Original submissions are solicited from industry and academic experts to presents their work, plans and views related to Quality of Protection. The topics of interest include but are not limited to:

  • Industrial experience

  • Security risk analysis

  • Security measures

  • Reliability analysis

  • Security quality assurance

  • Measurement-based decision making and risk management

  • Empirical assessment of security architectures and solutions

  • Mining data from attack and vulnerability repositories

  • Measurement theory

  • Formal theories of security metrics

  • Security measurement and monitoring

  • Experimental validation of models

  • Simulation and statistical analysis

  • Stochastic modeling

Important dates

  • May 29 (EXTENDED) - Paper submission due

  • July 21 - Acceptance notification

  • August 17 - Camera-ready paper due

Program chairs

Andy Ozment, US
Ketil Stølen, SINTEF, NO

Organization chair

Riccardo Scandariato, Katholieke Universiteit Leuven, BE

Program committee

Alessandro Acquisti - Carnegie Mellon University. (US)
Guenter Bitz - SAP (DE)
Jean Camp - Indiana University (US)
Dieter Gollmann - TU Hamburg-Harburg (DE)
Sushil Jajodia - George Mason University (US)
Hongxia Jin - IBM Almaden Research Center (US)
Erland Jonsson - Chalmers University of Technology (SE)
Audun Josang - Queensland University (AU)
Yucel Karabulut - SAP Research Palo Alto (US)
Günter Karjoth - IBM Research (CH)
Volkmar Lotz - SAP (FR)
Fabio Massacci - University of Trento (IT)
John McHugh - Dalhousie U. (CA)
Stephan Neuhaus - Saarland University (DE)
Andy Ozment - (US)
Eduardo Fernández-Medina Patón - University of Castilla-La Mancha (ES)
Shari Lawrence Pfleeger - RAND Corporation (US)
Riccardo Scandariato - Katholieke Universiteit Leuven (BE)
Tomas Sander - HP Labs (US)
Santosh Shrivastava - University of Newcastle upon Tyne (UK)
Anoop Singhal - NIST (US)
Vipin Swarup - The MITRE Corporation (US)
Nicola Zannone - University of Trento (IT)

Paper submission

Original research papers are solicited in any of the above mentioned topics describing significant research results. Preliminary research results can be submitted in the form of short papers. We also solicit industry experience reports about the use of security measures in industrial environments. Industry papers should have at least one author from industry or government, and will be considered for their industrial relevance.

Papers are required (1) to explicitly state the hypothesis being tested, or characterize the problem being solved in the form of success criteria, and (2) to have a research methodology section. The research methodology section should contain enough details that a reader could reproduce the work, at least as a thought-experiment. Where appropriate this section should include information like: materials, apparatus and stimuli used, a description of the subjects or data sets used, the experimental design, and the procedure followed.

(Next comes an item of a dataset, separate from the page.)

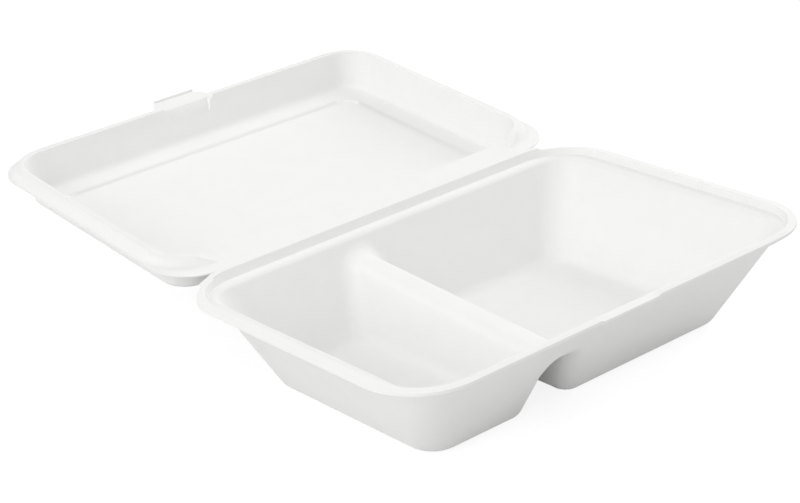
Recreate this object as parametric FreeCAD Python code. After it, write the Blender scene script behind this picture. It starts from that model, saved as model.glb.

Authors should use the ACM SIG proceedings template when preparing their submission. The page limit for the final version will be 6 pages in double-column ACM format; short papers are limited to 3 pages. Only PDF or PS files are accepted.

The page limit for the camera ready version is 10 pages in double-column ACM format; short papers are limited to 5 pages.

Publication

The proceedings of the workshop will be published by the ACM; it will have an ISBN number and be included in the ACM digital library. Authors of accepted papers will be expected to give full presentations at the workshop.